There is no such condition as  “normal” in relationship to the strata manager signing contracts. That varies in every strata agreement. The instructions that your council give should constitute decisions that are recorded in your minutes in the same manner as any other decision of council. While a single council member, such as the president, may give directions to the manager, even those decisions are often not what the strata council had agreed to. The best solution is for your strata council to review all decisions, ratify them by majority vote at a council meeting, and record the decisions and the instructions in the minutes. 

Your strata council may also instruct your manager that all agreements and contracts must be reviewed and signed by the strata council.  It is very easy to overlook a change in a contract, and depending on the nature of the contract, a small amount of funds spent on legal advice before the contract is signed is in your strata corporation’s best interest. 

If your strata corporation has given an instruction to the strata manager, and they have acted contrary to that instruction that is a possible breach of their agency agreement and of the Real Estate Services Act, the Regulations and Rules of the Real Estate council.  Your strata council should start with a discussion with the strata manager and the broker of the company and if you have not reached a satisfactory solution contact the real estate council to file a complaint. For more information go to www.recbc.ca.    

© 2017 Postmedia Network Inc.

Keep proxy votes in check

Thursday, October 19th, 2017

Make sure to take steps to prevent abuse

Tony Gioventu
The Province

Dear Tony: Thank you for your column about fraudulent proxies and voting results. Unfortunately, the column did not get to the point of what we do with proxies that don’t meet the requirements of the act.

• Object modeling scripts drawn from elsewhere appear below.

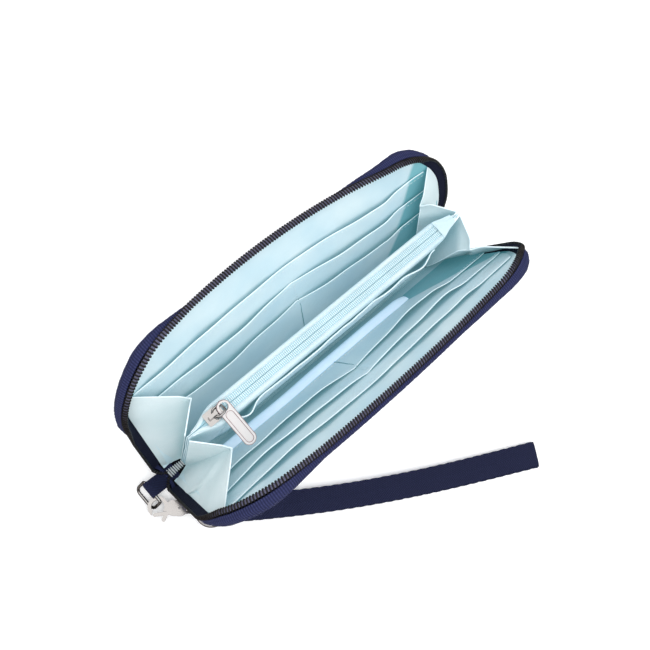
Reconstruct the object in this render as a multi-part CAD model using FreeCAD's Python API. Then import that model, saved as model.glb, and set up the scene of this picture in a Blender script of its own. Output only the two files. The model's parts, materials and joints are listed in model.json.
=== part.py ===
import FreeCAD, Part
import os
from math import acos, atan2, cos, hypot, pi, radians, sin

# Wristlet wallet: a long zip-around wallet, unzipped and standing open on its spine.
# Frame: X along the length with the strap end at -X, Y across with the front panel at +Y, Z up,
# origin at the centre of the spine on the surface it stands on. Millimetres.

V = FreeCAD.Vector
UP = V(0, 0, 1)

# Driving dimensions of the two panels.
LENGTH = 200.0          # panel length
HEIGHT = 100.0          # panel height above its hinge line
CORNER = 33.4           # radius of a panel's two top corners
HINGE_Y = 6.0           # a panel's hinge line: distance from the middle
HINGE_Z = 2.0           # and height
FRONT_LEAN = 14.2       # degrees each open panel leans outward
BACK_LEAN = 20.4
FRONT_BOW = 14.0        # outward bulge of each top edge at mid length
BACK_BOW = 3.8

# Panel layers, as (inner, outer) distances outward from the lining's face.
LINING = (0.0, 0.4)
BOARD = (0.7, 2.0)
COVER = (2.3, 3.3)
BILL_POCKET = (-0.9, -0.5)
UPPER_SLOTS = (-1.7, -1.3)
LOWER_SLOTS = (-2.5, -2.1)
BILL_TOP = 82.0         # heights of the pockets' open edges up the panel
UPPER_TOP = 69.0
LOWER_TOP = 55.0
POCKET_INSET = 3.0      # pockets stop this far inside the panel's sides
POCKET_FOOT = 3.0

# Edge parts, swept round a panel's two sides and its top.
EDGE_FOOT = 7.0         # where the swept parts start above the hinge line
COIL_OUT = 4.6          # coil centre: outward in the panel's plane
COIL_IN = 3.3           # and inward from the lining's face
COIL_R = 1.1

# Coin pocket between the panels.
COIN_HALF = 73.0        # half length of its full-width part
COIN_TIP = 86.6         # its pinched ends at the top
COIN_TOP = 79.8
COIN_WIDTH = 5.6        # half width at the top
WALL = 0.5
SLIP_HALF = 64.0        # the open pocket on the coin pocket's back wall
SLIP_TIP = 69.0
SLIP_TOP = 75.0
CHAIN_START = 90.5      # the main zip's joined ends lie outside the pocket's foot

# Gussets: the top point of each hinge line, and the folds between the two leaves.
GUSSET_TOP = 80.0
GUSSET_FOOT = 4.5
LEAF = 0.5
LEAF_GAP = 0.45         # a leaf stops this far from its hinge line
FOLD_GAP = 1.9          # and this much further from the top of the fold
PANEL_LINE_X = (98.0, 93.5)      # foot and top of the line on the panel
PANEL_LINE_IN = 3.3
CORE_LINE = ((90.3, 1.6), (86.9, 1.5))
FRONT_FOLD = (73.5, 13.4)
BACK_FOLD = (74.0, 15.8)

# Wrist strap hardware.
TAB_BASE = V(-101.4, -0.4, 1.35)
RING_BAR = V(-111.8, -2.0, 7.1)
TAB_HALF = 4.1
RING_HALF = 6.8         # half width of the D ring's bar
RING_DEPTH = 8.2
RING_END_R = 3.0
RING_WIRE = 0.8
RING_TILT = 50.0        # degrees the ring hangs below level
CLASP_Z = 3.2
CLASP_TURN = -45.0      # the clasp's long axis, degrees from +X
CLASP_REACH = 1.0       # opening's centre, from the ring's wire along the clasp
RIVET_AT = 11.0         # distances along the clasp from the opening's centre
BARREL_AT = (14.6, 18.4)
EYE_AT = 27.8
EYE_R = 8.0
EYE_WIRE = 0.9
STRAP_TURN = -31.5
STRAP_LENGTH = 186.0
STRAP_WIDTH = 12.6
STRAP_THICK = 1.1


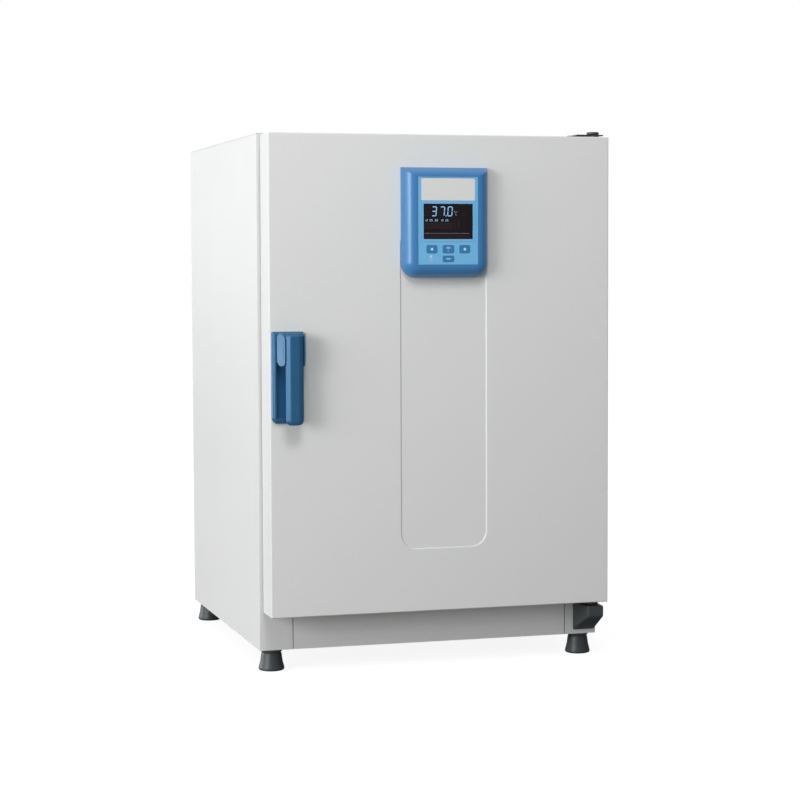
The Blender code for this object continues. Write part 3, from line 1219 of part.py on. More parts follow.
def make_control_unit():
    """Pillow-shaped housing with a flush membrane, a label field, a display and four keys."""
    sections = []
    steps = 5
    for i in range(steps + 1):
        t = i / steps
        rise = math.sin(t * math.pi / 2)
        creep = 1 - math.cos(t * math.pi / 2)
        y = UNIT_BACK - UNIT_WALL + (UNIT_FRONT - UNIT_BACK + UNIT_WALL) * rise
        corner = UNIT_CORNER - (UNIT_CORNER - KEY_CORNER * 2) * creep
        sections.append(unit_section(y, UNIT_SIDE_SLOPE * creep, UNIT_TOP_SLOPE * t,
                                     UNIT_BOTTOM_SLOPE * creep, corner))
    sections.insert(0, unit_section(UNIT_BACK, 0, 0, 0, UNIT_CORNER))
    housing = lofted("control_housing", sections, BLUE_PLASTIC)
    m = CAVITY_MARGIN
    x_in = (FACE_X - MEMBRANE_W / 2 - m, FACE_X + MEMBRANE_W / 2 + m)
    cavity_front = UNIT_FRONT + MEMBRANE_T + GAP + UNIT_WALL
    z_in = (UNIT_Z0 + UNIT_BOTTOM_SLOPE, MEMBRANE_Z1 - m)
    cut(housing, box("unit_cavity", x_in, (cavity_front, UNIT_BACK + CUT), z_in))
    membrane_x = (FACE_X - MEMBRANE_W / 2, FACE_X + MEMBRANE_W / 2)
    membrane_back = UNIT_FRONT + MEMBRANE_T
    cut(housing, box("membrane_seat", (membrane_x[0] - GAP, membrane_x[1] + GAP),
                     (UNIT_FRONT - CUT, membrane_back + GAP), (MEMBRANE_Z0 - GAP, MEMBRANE_Z1 + GAP)))
    membrane = box("control_membrane", membrane_x, (UNIT_FRONT, membrane_back), (MEMBRANE_Z0, MEMBRANE_Z1),
                   LIGHT_BLUE)

    label_z1 = MEMBRANE_Z1 - LABEL_DROP
    label_x = (FACE_X - LABEL_W / 2, FACE_X + LABEL_W / 2)
    radii = (LABEL_CORNER,) * 4
    label = outline_solid("label_plate", [rounded_outline(*label_x, label_z1 - LABEL_H, label_z1, radii, 4)],
                          MEMBRANE_T, facing_front((UNIT_FRONT + membrane_back) / 2), LABEL_WHITE)
    wide = (LABEL_CORNER + GAP,) * 4
    cut(membrane, outline_solid("label_opening", [rounded_outline(
        label_x[0] - GAP, label_x[1] + GAP, label_z1 - LABEL_H - GAP, label_z1 + GAP, wide, 4)],
        CUT, facing_front(UNIT_FRONT), None))

    screen_z1 = MEMBRANE_Z1 - SCREEN_DROP
    screen_x = (FACE_X - SCREEN_W / 2, FACE_X + SCREEN_W / 2)
    screen_z = (screen_z1 - SCREEN_H, screen_z1)
    window = box("display_window", screen_x, (UNIT_FRONT, UNIT_FRONT + SCREEN_T), screen_z, BLACK_GLASS)
    open_screen = ((screen_x[0] - GAP, screen_x[1] + GAP), (UNIT_FRONT - CUT, cavity_front + CUT / 2),
                   (screen_z[0] - GAP, screen_z[1] + GAP))
    cut(membrane, box("membrane_screen_hole", *open_screen))
    cut(housing, box("housing_screen_hole", *open_screen))

    keys = []
    row = MEMBRANE_Z1 - KEY_ROW_DROP - KEY_H / 2
    low = MEMBRANE_Z1 - BACK_KEY_DROP - BACK_KEY_H / 2
    places = {"left_key": (-KEY_PITCH, row, KEY_W, KEY_H), "menu_key": (0, row, BACK_KEY_W, KEY_H),
              "right_key": (KEY_PITCH, row, KEY_W, KEY_H), "back_key": (0, low, BACK_KEY_W, BACK_KEY_H)}
    key_front = UNIT_FRONT - KEY_PROUD
    for name, (shift, z, width, height) in places.items():
        x = FACE_X + shift
        limits = (x - width / 2, x + width / 2, z - height / 2, z + height / 2)
        c = KEY_CORNER
        key = outline_solid(name, [rounded_outline(*limits, (c, c, c, c), 3)], KEY_L,
                            facing_front(key_front + KEY_L / 2), KEY_BLUE)
        wide = rounded_outline(limits[0] - GAP, limits[1] + GAP, limits[2] - GAP, limits[3] + GAP,
                               (c + GAP,) * 4, 3)
        for owner in (membrane, housing):
            cut(owner, outline_solid(name + "_hole_" + owner.name, [wide], 2 * CUT,
                                     facing_front(UNIT_FRONT), None))
        keys.append(holder(name + "_axis", (x, key_front, z), [key]))

    board_y = max(key_front + KEY_L + KEY_TRAVEL + GAP, UNIT_FRONT + SCREEN_T + GAP)
    board = box("control_board", (x_in[0] + GAP, x_in[1] - GAP), (board_y, board_y + CONTROL_BOARD_T),
                (z_in[0] + GAP, z_in[1] - GAP), BOARD_GREEN)
    module_front = UNIT_FRONT + SCREEN_T + GAP
    join(board, box("display_module", (screen_x[0], screen_x[1]),
                    (module_front, board_y + CONTROL_BOARD_T / 2), screen_z))
    return [housing, membrane, label, window, board] + keys


def main():
    make_case()
    make_feet()
    make_chamber()
    make_racks()
    make_air_system()
    make_port()
    make_electrics()
    make_glass_door()
    for name, ledge in (("lower_shelf", LOWER_SHELF_LEDGE), ("upper_shelf", UPPER_SHELF_LEDGE)):
        shelf = make_shelf(name, ledge)
        holder(name + "_axis", tuple(shelf.location), [shelf])
    door_pieces = make_door() + make_hinges() + make_handle() + make_control_unit()
    holder("outer_door_axis", (HINGE_X, HINGE_Y, DOOR_Z0), door_pieces)


main()
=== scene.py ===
"""Looks for the microbiological incubator: painted case, moulded handle and control unit, steel chamber."""
import math

import bmesh
import bpy
from mathutils import Matrix, Vector


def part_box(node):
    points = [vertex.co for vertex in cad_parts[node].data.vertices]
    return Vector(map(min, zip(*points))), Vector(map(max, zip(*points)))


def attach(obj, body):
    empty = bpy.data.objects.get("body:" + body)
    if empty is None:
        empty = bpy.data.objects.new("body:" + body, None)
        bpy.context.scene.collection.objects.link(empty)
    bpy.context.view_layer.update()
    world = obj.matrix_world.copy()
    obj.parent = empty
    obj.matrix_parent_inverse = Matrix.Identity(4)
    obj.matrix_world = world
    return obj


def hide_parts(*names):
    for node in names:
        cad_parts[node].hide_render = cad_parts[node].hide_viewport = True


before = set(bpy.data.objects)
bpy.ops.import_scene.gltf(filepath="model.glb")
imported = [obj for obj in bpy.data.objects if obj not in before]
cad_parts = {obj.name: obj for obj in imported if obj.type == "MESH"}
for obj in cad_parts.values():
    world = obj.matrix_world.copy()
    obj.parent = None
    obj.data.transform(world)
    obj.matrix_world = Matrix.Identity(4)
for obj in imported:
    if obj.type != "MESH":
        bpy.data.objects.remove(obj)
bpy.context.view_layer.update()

SCENE = bpy.context.scene
MM = 0.001

# Camera solved from the photograph's straight edges
EYE = (-1.122400, -3.918141, 0.719455)
YAW = 0.2830985693
PITCH = 0.0620679869
ROLL = -0.0040609769
FOCAL_PX = 2112.34
FRAME_PX = 800
SENSOR_MM = 36

# Clearance round a piece that is let into another
SEAM = 0.3 * MM

# Outer door
DOOR_EDGE = 2.2 * MM
DOOR_SHEET = 1.2 * MM
FIELD_DEPTH = 1.5 * MM
FIELD_SLOPE = 2.2 * MM
FIELD_CORNER = 28 * MM
FIELD_UP = 113 * MM
FIELD_WIDER = 0.25 * MM
FIELD_TOP_DROP = 127.8 * MM
HOOK_ROOM = 3 * MM
HOOK_DROP = 26 * MM
DOOR_SEAL_W = 12 * MM
GLASS_SEAL_W = 8 * MM

# Control unit
UNIT_SIDE = 22 * MM
UNIT_TOP = 15.3 * MM
UNIT_BOTTOM = 21 * MM
UNIT_CORNER = 26 * MM
UNIT_FRONT_CORNER = 6 * MM
UNIT_RIM = 3 * MM
SEAT_CORNER = 0.6 * MM
PRINT_T = 0.08 * MM
KEY_ROOM = 2 * MM
KEY_CORNER = 2.5 * MM
KEY_EDGE = 0.45 * MM
KEY_DISH = 0.15 * MM

# Handle
PLATE_T = 9 * MM
BORDER_W = 8 * MM
FLOOR_T = 3 * MM
RECESS_FILLET = 3 * MM
ROLL_W = 7 * MM
ROLL_DEPTH = 8.5 * MM
LOWER_CORNER = 11 * MM
UPPER_CORNER = 3 * MM
EAR_H = 59.5 * MM
EAR_SHOULDER = 8.5 * MM
EAR_TIP_T = 1.2 * MM
EAR_EDGE = 1.4 * MM
EAR_TOP_RUN = 27 * MM
EAR_TOP_DROP = 13.5 * MM
EAR_FOOT_RUN = 8 * MM
EAR_FOOT_RISE = 7 * MM
EAR_ROOT_RUN = 9 * MM
EAR_ROOT_DROP = 6 * MM
PAD_RISE = 0.35 * MM
GRIP_T = 10.5 * MM
FLANK_W = 8.5 * MM
FLANK_DEPTH = 5.3 * MM
GRIP_DRAFT = 1.6 * MM
GRIP_SLOPE_H = 5.5 * MM
GRIP_SLOPE_DEPTH = 7.5 * MM
GRIP_FOOT_R = 9 * MM
GRIP_SOFT = 2.2 * MM
GRIP_SIDE = 0.4 * MM
HUB_HALF = 14 * MM

# Levelling feet
FOOT_TOP = 38.7 * MM
COLLAR_R = 18.8 * MM
NECK_R = 17.0 * MM
STUD_R = 5.0 * MM
STUD_ROOT_R = 4.3 * MM
STUD_PITCH = 1.5 * MM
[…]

Our strata had similar problems in the past and our solution was to make a copy of each of the proxies as they were registered and retain them as part of our records in the event there was a dispute. This resulted in several owners coming forward and requesting to see copies of the proxies and their claims they never issued a proxy for their meetings.

If that occurs, what happens to the vote that was taken? Is it void or do we have to call another meeting?

Jas S.

Dear Jas: A proxy is a written document signed by an owner appointing an eligible person to act in their place at the meeting. Proxies are not absentee ballots and the proxy is the person who has registered in the proper form.

There are pros and cons to proxies and how they are managed or permitted, but the alternative would only mean far fewer owners would have a voice in their strata business. For the vast number of strata corporations, proxies are well managed and honestly represented.

A simple solution to identifying who represents proxies is to include the registration roster in the annual minutes. The names of the persons who registered in person or by proxy and who represented the proxies may be included in the minutes of the meeting. In this method, you avoid including any personal information that may disclose directions for a secret ballot or other instructions.

By attending the meeting, owners and proxy holders consent to their names being included in the minutes. This provides disclosure to owners who have issued proxies and allows them to challenge the proceedings, the voting results and the individuals who have fraudulently represented their lots.

An error in registration does not automatically result in the reversal of the decisions at the meeting; however, if there are reasons to believe the meeting did result in a number of voting irregularities, the best solution may be another meeting called to ratify the resolutions and take steps to prevent future abuses.

If there are voting irregularities at meetings, any owner may make an application to the Civil Resolution Tribunal or court to challenge the results and seek an order to reconvene the meeting or nullify the resolutions.

One of the common misunderstandings about the registration process is how votes are issued and who certifies proxies. Any person may act as a clerk at the registration desk. They may register owners and proxy holders and issue voting cards; however, there is no provision within the Strata Property Act or the standard bylaws that delegates authority for the clerk to certify the proxies as valid.

© 2017 Postmedia Network Inc.

Determinations of negligence can be complicated

Thursday, October 12th, 2017

Plumber may prevent leaks

Tony Gioventu
The Province

Dear Tony:

Our highrise has had a number of waters leaks over the past year relating to toilets, showers, shower enclosures and fridge water lines. 

Our strata council has issued notice to owners that a plumber will be on site in two weeks to inspect our strata lots and will be making recommendations for maintenance to strata lots to ensure we don’t have any future problems. 

As a result of the leaks, our insurance deductible has increased to $50,000 and several owners are disputing the strata claims to pay the insurance deductible. We have a bylaw that requires an owner to pay for the deductible if they have been negligent or contributed in any way to the claim. 

I am concerned about our bylaw after the plumbing inspections. Will the strata be able to hold us to a higher level of liability because of the report? 

Kyle D., Burnaby

Dear Kyle:

The Strata Property Act sets a reasonable condition of liability as responsibility. If the owner is responsible for the claim, the strata corporation may commence a claim in the courts, arbitration or through the Civil Resolution Tribunal to obtain a decision for the amount of the claim. 

The term “responsibility” has been interpreted by the courts as a basic test of those conditions within the strata lot that are the obligation of the strata lot owner to maintain, repair or within their direct control.

If my dishwasher fails and the pump causes a flood, or my shower enclosure is not maintained, causing a leak into other units, or I plug my toilet and neglected to respond and left the unit while it was running, or my newly installed fridge with water lines and an ice maker fails and floods, you can rely on the general rule of thumb that I am responsible and the strata has a reasonable likelihood of recovering deductible cost. 

The real complication arises when a strata corporation adopts a standard of negligence. If your strata has adopted this bylaw, it will require the strata corporation prove the owner was negligent, not simply responsible.

While the inspections may identify risks or deficiencies, what happens to those risks that are not identified? Negligence is a much higher test that imposes a much higher standard of failure or action by the owner. 

Your email is perfect timing as a decision from the Civil Resolution Tribunal posted last week goes directly to the issue of negligence. In the decision the Owners, Strata Plan BCS 1589 v. Nacht et al, 2017 BCCRT 88, the adjudicator found as a result of the strata bylaws, that “proof of negligence on the part of the owners is required for the strata to recover its insurance deductible from the owners.”

 If an owner does not act with a reasonable standard of care for the maintenance and repair of their strata lot and the components within their strata lot, the standard set by the act is more than sufficient for the strata corporation to recover a deductible. A bylaw that imposes a higher standard will only result in all of the owners incurring the cost of the deductible amount for claims.